When Two Analysts See the Same Data Differently
The variability problem in trader risk analysis is not unique to prop firms. It is a documented pattern in any field where human reviewers make independent judgments on complex, multi-signal cases.
In their 2021 work Noise: A Flaw in Human Judgment, Daniel Kahneman, Olivier Sibony, and Cass Sunstein documented a consistent finding across professions: when reviewers make independent judgments on the same complex case without a shared decision frame, the variability in outcomes is substantially higher than organizations expect. This is what they call “noise” in human judgment: not bias toward a particular direction, but unpredictable scatter in the direction of error.
Prop firm trader risk review involves exactly the conditions that tend to produce high noise: complex behavioral pattern recognition across time series data, time pressure from payout queues, and policy language that requires interpretation rather than mechanical application. When two reviewers examine a Gambling detection or a Martingale sequence, they are not reading a single number. They are evaluating a multi-dimensional behavioral record that requires them to weigh signal strength, duration, and context.
The question is not whether each reviewer is skilled. The question is whether the review process gives them a shared frame for weighing that evidence. Without a shared frame, the scatter is structural and not correctable through individual training alone.
The Triage Moment and the Behavioral Flag
If review consistency is a shared-frame problem, the next question is where the frame gets set. In many prop firm workflows, the answer is: at the triage stage, before the analyst has seen the full trade-level evidence.
Triage in a batch review environment typically involves scanning a dashboard and prioritizing cases by some combination of risk score, verdict status, and queue position. A trader may arrive in the analyst’s queue already carrying an internal status label, something like ‘needs review’ in one system or a high-priority flag in another. A trader with a high risk score arrives with that score already visible.
Amos Tversky and Daniel Kahneman documented the anchoring effect in their 1974 Science paper: when people are exposed to an initial value before making an estimate, that value disproportionately influences the final judgment, even when the person knows it was arbitrary. In risk review, the initial signal is deliberately calculated rather than arbitrary, but that does not reduce the anchoring effect.
When an analyst opens a case already labeled for escalation, the behavioral evidence they encounter is interpreted through that initial frame. Patterns that might look ambiguous on a blank-slate review tend to read as confirmatory. The label often shapes evidence interpretation before the investigation begins.

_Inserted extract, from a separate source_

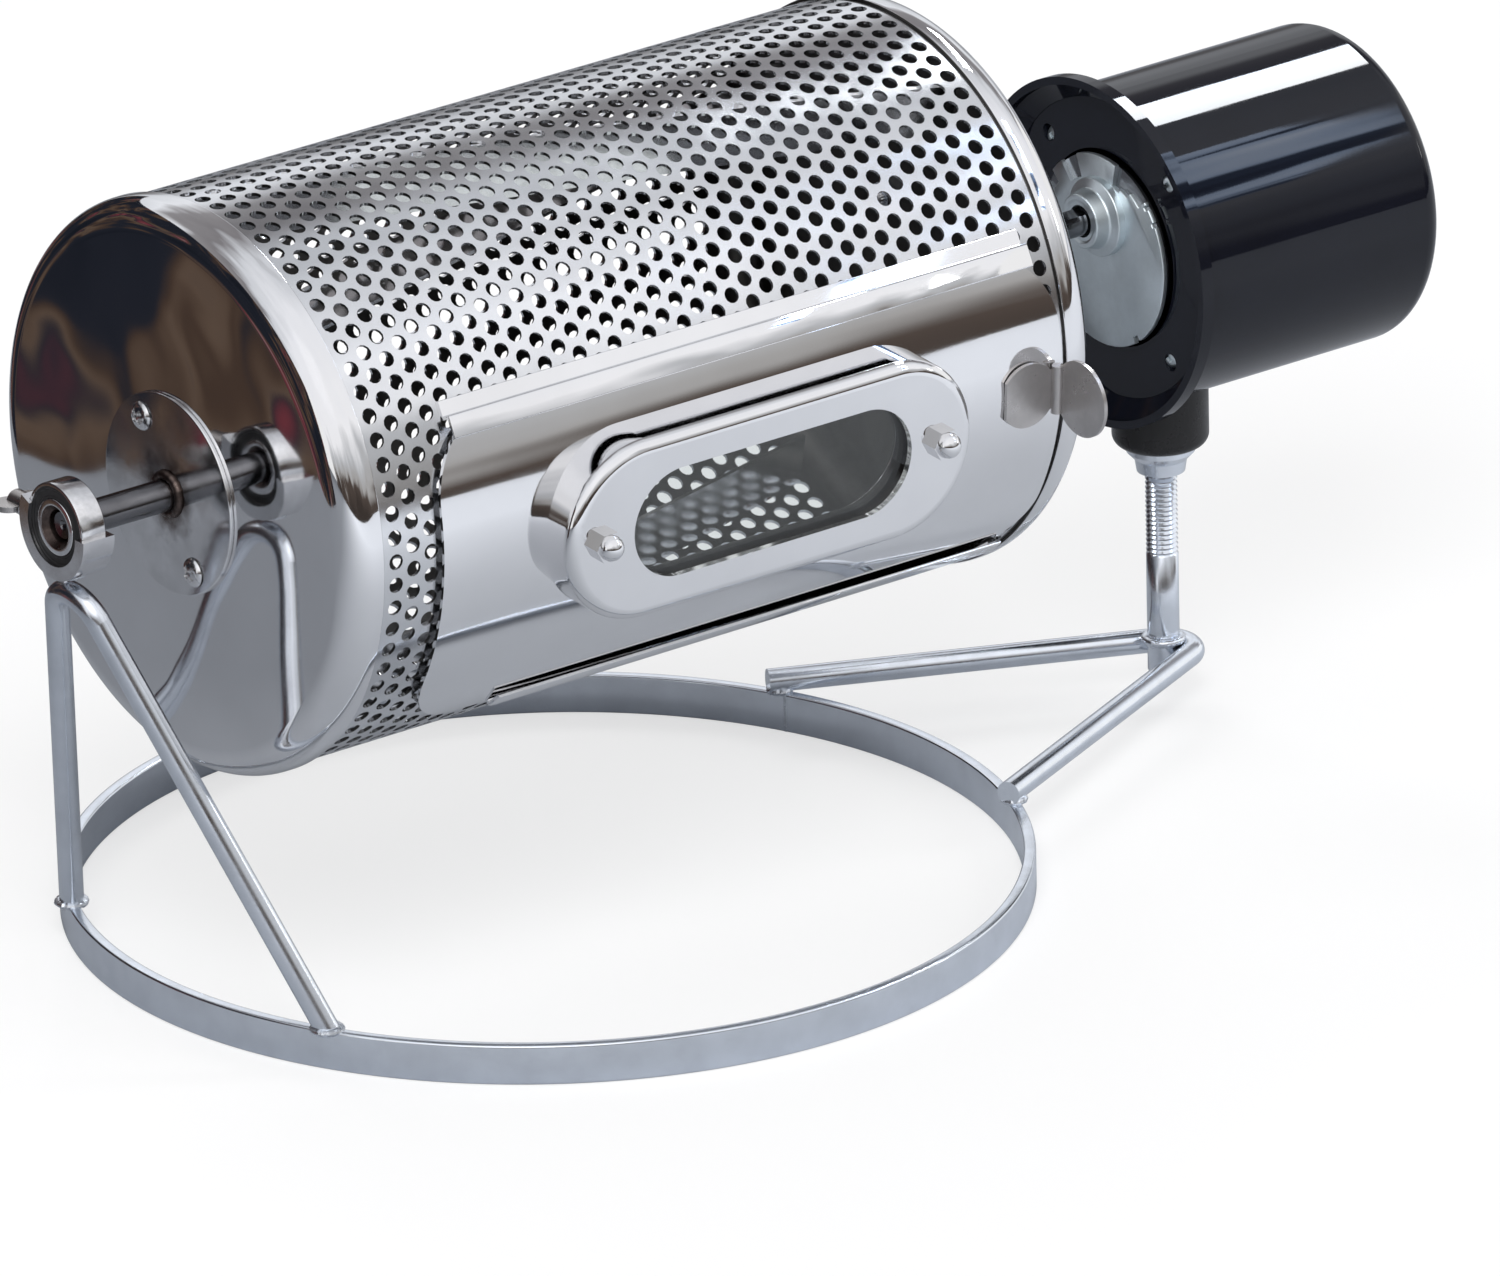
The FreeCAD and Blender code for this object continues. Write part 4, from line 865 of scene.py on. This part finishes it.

How Risk Scores Become Anchors, Not Inputs
The intended function of a risk score in a triage-based workflow is to direct the reviewer’s attention to the evidence layer. A high aggregate risk score, whatever scale a firm uses, should be a signal to look closer, not a summary verdict. It should function as a starting point for the evidence review, not a conclusion that the evidence then either supports or fails to overturn.
In conversations with risk teams, a different pattern often surfaces. Under payout queue pressure, reviewers tend to use the risk score as a closing mechanism rather than an opening one. A high score closes the case toward denial; a low score closes it toward approval. The evidence review happens, but in the shadow of a conclusion that was already forming when the reviewer saw the number.
This is consistent with how triage-based review is intended to function: the risk score directs the reviewer to the behavioral tabs, not away from them. A score alone rarely carries the weight of a defensible decision. Trade-level evidence is the mechanism that makes a decision both explainable and disputable on specific grounds, but that mechanism only functions if the reviewer reaches the evidence layer rather than treating the score as a summary verdict.
The Consistency Problem in Continuous Analysis
One of the structural differences between a batch review model and a continuous analysis model is where the judgment pressure accumulates.
In a batch review model, the full behavioral record of a trader’s evaluation cycle arrives at the reviewer’s desk as a single, completed retrospective. The reviewer must assess weeks of behavioral signals in a single session, under payout deadline pressure, in a queue alongside twenty other cases. The judgment task is compressed. Different reviewers often do this compression differently, each weighting recency, severity, and signal type according to their own cognitive heuristics.
Continuous analysis runs in the background, processing all enabled traders in parallel, with results available as processing completes rather than in scheduled batches. This means that a reviewer looking at a trader’s behavioral record on any given day is not reconstructing history: they are looking at a progressively built picture, with each new analysis increment adding to an existing documented record.
That is a structurally different judgment task. The decision complexity is distributed across the evaluation period rather than concentrated into a single high-pressure session. Behavioral patterns that develop across daily increments are observable as they form, not only after they have compounded. Whether this distributional structure reduces the anchoring and noise effects in practice is a question worth examining, but the mechanism is at least coherent: smaller, incremental judgment tasks under lower time pressure may create more favorable conditions for consistent review than compressed, retrospective ones.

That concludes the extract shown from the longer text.